Mish Health Care Proposals
Published fees: Fees for routine services, medicine, and operations need to be published, not set by government mandate. Whether or not someone is insured, the fees should be the same.
Shopping Around: People should be encouraged to shop around for the lowest-cost provider of drugs and services.
Under this mechanism, insurance providers and hospitals can allow specified amounts for specified services. Other than emergencies, the insured can then shop around for the best provider of that procedure. Why should the medical insurance company care where the service is performed other than weeding out or disallowing unreputable places? Auto insurance companies typically don’t.
As for drugs, consumers should be able to get them from any reputable provider, even overseas. US prices will quickly fall to global prices under this provision.
Foreign Services: Plans should be allowed to offer foreign operations for non-emergency operations, for those able to travel.
Savings are immense. For example, a Bloomberg report shows that a Heart Surgery in India for $1,583 Costs $106,385 in U.S.
Demand treatment in the US? Fine. You should have to pay for it with a higher insurance bill. Obviously, this provision does not apply to emergency services like an accident or a heart attack.
Drug Pricing: There should be a price schedule for drugs. Pharmaceutical companies should not be allowed to charge less to overseas buyers than US buyers. There can be volume discounts but they have to be across the board.
Medicare/Medicaid: M/M should mandate generics where available.
M/M should buy supplies from the lowest-cost reputable provider, including importers.
Right now, those over 65 simply do not care much what things cost. Incentives are necessary to make sure they do. This includes forced overseas treatment for those able to travel.
Right to Die: No one should be kept alive if they want to die. Nor should someone be artificially kept alive if they do not have insurance, or their spouse or designated appointee wants to pull the plug on someone’s behalf.

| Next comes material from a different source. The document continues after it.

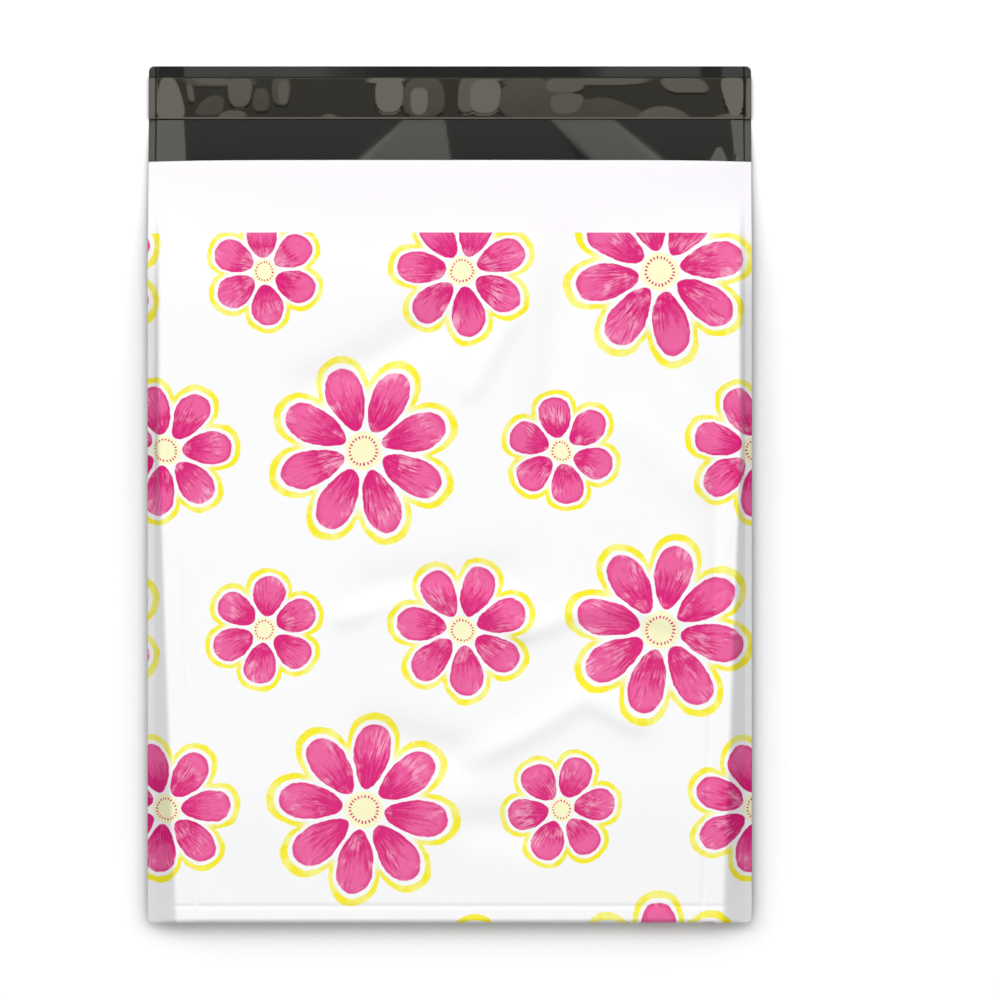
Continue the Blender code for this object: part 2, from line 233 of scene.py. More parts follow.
# Print: blossoms in three sizes on one half-drop lattice
UNPRINTED_BAND = 30.4 * MM
PRINT_PITCH_X = 124.0 * MM
PRINT_PITCH_Y = 150.0 * MM
PRINT_START_X = -36.0 * MM
PRINT_START_Y = 18.0 * MM
# Radius, petals, and the place on the lattice as shares of the pitches
BLOSSOMS = (
    (39.0 * MM, 8, 0.0, 0.0),
    (30.0 * MM, 7, 1 / 3, 1 / 2),
    (24.5 * MM, 6, 2 / 3, 0.0),
)

# How finely the film is divided
SLOPE_COLUMNS = 9
RIDGE_COLUMNS = 18
MIDDLE_COLUMNS = 38
RIDGE_ZONE = 12.0 * MM
MOUTH_ROWS = (20.0 * MM, 1.5 * MM)
FOLD_ROWS = (12.0 * MM, 0.6 * MM)
FRONT_SPACING = 2.4 * MM
BACK_SPACING = 8.0 * MM
FLAP_SPACING = 0.85 * MM
FLAP_FINENESS = 3
FOLD_STEPS = 10
CORNER_STEPS = 5
LINER_SPACING = 0.45 * MM
GLUE_SPACING = 1.2 * MM
# Columns on a weld, as shares of its width
WELD_COLUMNS = (0.0, 0.12, 0.5, 0.88)
# Rows inwards from both edges of a strip, in millimetres, and where its even rows start
EDGE_ROWS = (0.0, 0.12, 0.24, 0.4, 0.6, 0.85)
EDGE_ZONE = 1.2 * MM
# Edges sharper than this are shaded sharp, and a normal that points up this far is on top
SHARP_ANGLE = math.radians(60)
UPPER_SIDE = 0.3


def blend(low, high, share):
    return low + (high - low) * share


def smooth_step(value):
    """0 below 0, 1 above 1, and level at both ends."""
    share = min(1.0, max(0.0, value))
    return share * share * (3 - 2 * share)


def steps_between(start, end, spacing):
    """Even stations from start to end, both included, no farther apart than the spacing."""
    count = max(1, math.ceil(abs(end - start) / spacing))
    return [blend(start, end, step / count) for step in range(count + 1)]


def by_table(table, place):
    """Value at a place, from the table's stations, straight between them."""
    if place <= table[0][0]:
        return table[0][1]
    for (start, low), (end, high) in zip(table, table[1:]):
        if place <= end:
            return blend(low, high, (place - start) / (end - start))
    return table[-1][1]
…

Right to Refuse Service: If someone is not insured, hospitals should have the right to refuse service.
If people know they will be turned away, they will get insurance or take the consequences.
Patent Restrictions: Patent laws need to be revised to prohibit making minor changes and renewing patents for extended periods again and again.
Eliminate State Restrictions: Allow any insurance company in any state sell insurance in whatever states they want.
It is logical to expect medical insurance to cost more the older you get, just as with term life insurance.
The one-price-fits-all model of Obamacare introduced massive distortions causing the young and healthy to drop out.
One reader previously proposed a waiting period of 3 years for those who attempt to game the system by opting out of insurance then suddenly wanting it. An alternative is to simply allow the insurer charge much higher rates. Either way, the free market will work if competition is guaranteed and services can be denied. No government rules are necessary, other than allowing the practice.
This would easily work going forward. There is still a debate about those with pre-existing conditions now, under Obamacare rules. What may be best from a free market aspect may not be socially allowable.
What may be best from a free market aspect may not be socially allowable.
Abortions, Birth-Control Pills, Etc.
The government has every reason to stay out of it. If insurance plans want to provide those services they will, if not they won’t.
My plan is fair. Rather than forcing everyone to buy insurance, it provides strong, free-market incentives for everyone to do so.
Customers will have a huge incentive to shop around. In turn, this ensures competition at every point in the system!
My proposals provide significant cost savings opportunities forced on drug providers, allowed by hospitals, allowed by insurers, and encouraged by insureds.